Last year, BMW has unveiled 'the world's blackest' car using nanotech coating called 'Vantablack'. Hussein Al Attar, the designer responsible for the new BMW X6, calls his work 'The Beast'.

Vantablack: The World's Blackest Car

Vantablack is a coating of carbon nanotubes, and not actually a color pigment or a paint. It absorbs incident light almost completely. Against a deep black background, objects coated in Vantablack material seem to disappear, as the perception of spatial depth is lost. This is because the human eye perceives shapes coated in Vantablack to be two-dimensional.

During the same time when 'The Beast' was launched, MIT engineers claimed to have created a blackest black coating from carbon nanotubes that is reportedly 10 times darker than any material created before, including Vantablack.

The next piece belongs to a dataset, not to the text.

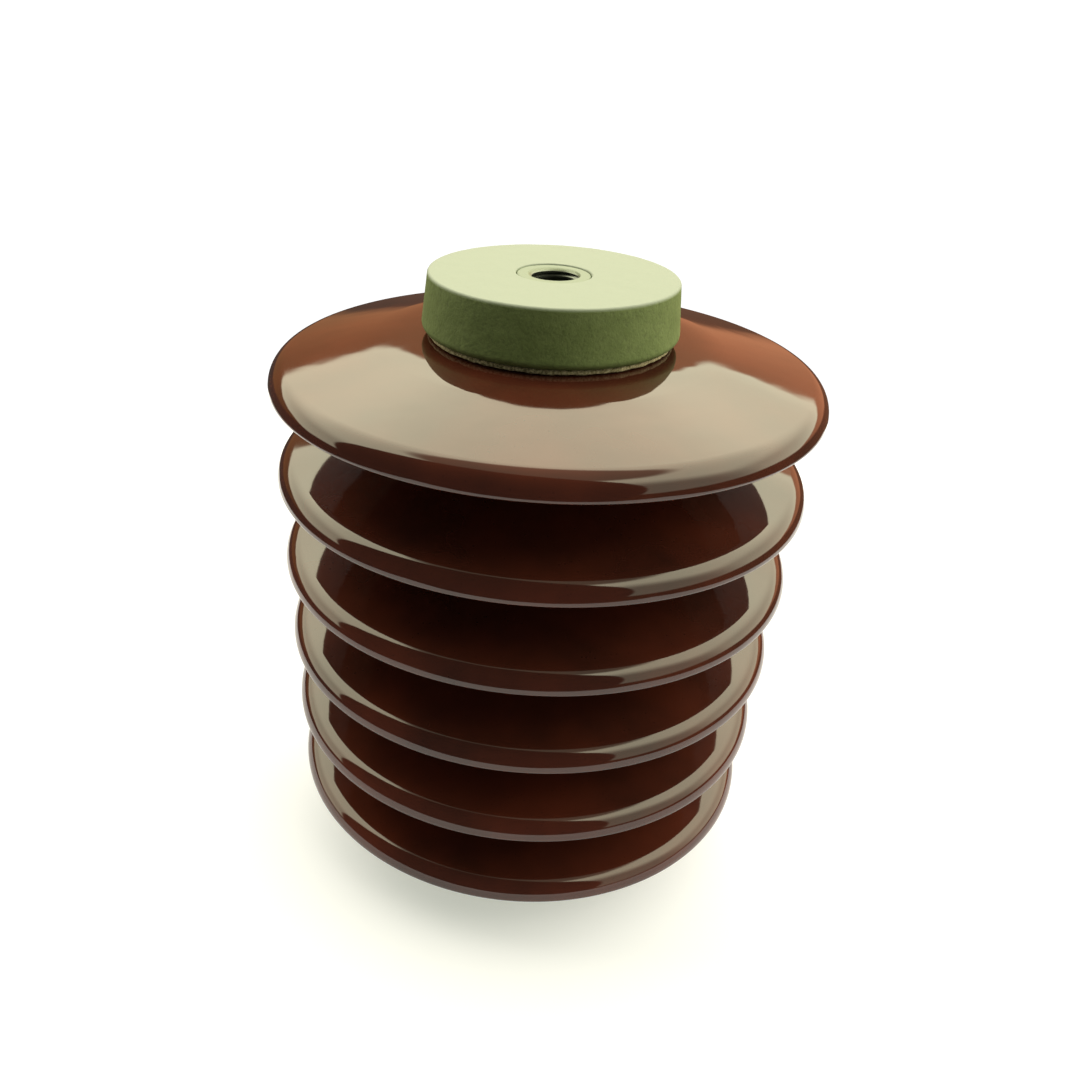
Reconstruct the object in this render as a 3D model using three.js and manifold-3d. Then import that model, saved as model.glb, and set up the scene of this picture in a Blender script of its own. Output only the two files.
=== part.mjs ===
// Outdoor post insulator for medium-voltage power lines.
//
// A solid porcelain core carries a stack of equal sheds and is glazed brown. Each end of the
// core is a short bare head that stands in a cast iron cap and is held there by a ring of
// cement, with a soft disc between the head and the cap's roof. In the middle of each cap is
// a steel bush with a blind metric thread. Its hexagon flange sits in a pocket under the roof,
// so that it can neither turn nor pull out. The caps at the two ends are the same casting.
//
// Millimetres, +Z up. The origin is the centre of the lower cap's outer face, on which the
// insulator stands.

import * as THREE from 'three';
import { mergeVertices } from 'three/addons/utils/BufferGeometryUtils.js';
import Module from 'manifold-3d';

const wasm = await Module();
wasm.setup();

// Driving dimensions of the sheds and the core.
const SHED_COUNT = 6;
const SHED_PITCH = 31;
const SHED_RADIUS = 90;
const RIM_ROUNDING = 4; // radius of a shed's rounded rim, half its thickness there
const SHED_RISE = 7; // climb of a shed's top from the rim to the flat land round the core
const UNDERSIDE_RISE = 3; // climb of a shed's underside from the rim to the core
const LAND_WIDTH = 13; // from the core out to where a shed's top starts to fall
const CORE_FILLET = 6;
const LOWER_NECK = 11; // from the lower shoulder up to the middle of the lowest rim

// Driving dimensions of the heads, the bare ends of the core.
const HEAD_RADIUS = 31.5;
const SHOULDER_WIDTH = 4.5; // how much wider the core is than its heads
const SHOULDER_ROUNDING = 1.5;
const ROOT_FILLET = 2.5;
const HEAD_CHAMFER = 1;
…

New CNT-based Coating is 10 Times Blacker

The material is made from vertically aligned carbon nanotubes, or CNTs — microscopic filaments of carbon, like a fuzzy forest of tiny trees, that the team grew on a surface of chlorine-etched aluminum foil. The foil captures at least 99.995 percent of any incoming light, making it the blackest material on record.

According to the study, CNT material, aside from making an artistic statement, may also be of practical use, for instance in optical blinders that reduce unwanted glare, to help space telescopes spot orbiting exoplanets.